And remember as you serve them, sing for those who have no song.
Sing a joyful alleluia, praising God in all you do,
And remember as you witness, God is singing over you!
---Wesley Forbis, 2000
This fall our First Bells are learning a handbell setting of
the American folk hymn ‘Jesus Walked This Lonesome Valley’. I love the
arrangement, and I love the bluesy folk tune. I even love the poignancy of
thinking of Jesus turning his face toward Jerusalem, alone among his circle of
friends and followers in understanding what lay ahead for him. But I am,
perhaps, just as content not to sing the hymn, and to play it instead; for the
second verse begins, “We must walk this lonesome valley, we have to walk it
by ourselves….” And friends, I am not sure
that is the calling we have received in Christ. Because, when we do it best,
walking with Jesus is walking
together with our brothers and sisters, sharing our joys and pains, our
successes and failures, our tears and laughter, our burdens and strengths. When
we do it best, we live life together.
This second verse of this relatively new hymn addresses the being
there-ness of the Christian life: we stand
up, we cry out, we share, all on behalf of those who, for whatever reason,
cannot.
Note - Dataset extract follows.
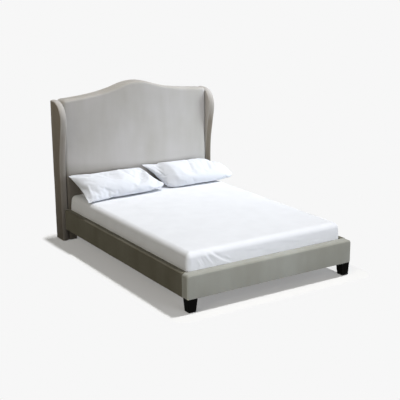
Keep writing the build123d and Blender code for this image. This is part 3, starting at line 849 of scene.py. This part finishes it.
def crease(mesh, creases, gather):
    # Strokes pressed into the foot side, and the elastic hem's gathers near the four corners
    points = pointsOf(mesh)
    low, high = points.min(0), points.max(0)
    face = points[:, [0, 2]]
    onFoot = ramp(low[1] + gather["footDepth"] - points[:, 1], gather["footFade"])
    amounts = np.zeros(len(points))
    # each stroke eases off over its ends
    for depth, width, *places in creases:
        line = np.array(places)
        start, end = (np.linalg.norm(face - place, axis=1) for place in (line[0], line[-1]))
        eased = np.clip(np.minimum(start, end) / (2.5 * width), 0.15, 1)
        amounts += depth * onFoot * eased * np.exp(-(distanceTo(line, face) / width) ** 2)
    below = np.exp(-np.clip(points[:, 2] - gather["top"], 0, None) / gather["fade"])
    fromEdge = np.minimum(points - low, high - points)
    nearCorner = np.clip(1 - fromEdge[:, :2] / gather["reach"], 0, 1).min(1)
    along = points[:, 0] + points[:, 1]
    waves = seededRipple(np.column_stack([along, 0 * along, 0 * along]), gather["wave"], 77)
    amounts += gather["height"] * below * nearCorner ** 0.5 * waves
    pushOut(mesh, amounts)


def thicken(piece, thickness):
    solid = piece.modifiers.new("thickness", "SOLIDIFY")
    solid.thickness, solid.offset = thickness, -1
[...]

And then a line lovely and true --- “…sing for those who have
no song.” Even more than lending voice to
the voiceless, this phrase brings to mind the Old Testament image of ‘standing
in the gap’. When there was a breach, or gap, in the walls of a town, a
defender would stand in the breach, defending those within at the spot where
the wall was weakest. Leaders including Moses were known to have figuratively stood
in the gap where God’s people were weakest, being strength for them in their time of need.
When we stand in the gap, when we sing for those who have no
song, when we bear each other’s burdens --- then we live life together, and
become Christ’s body, here, in this place. Alleluia.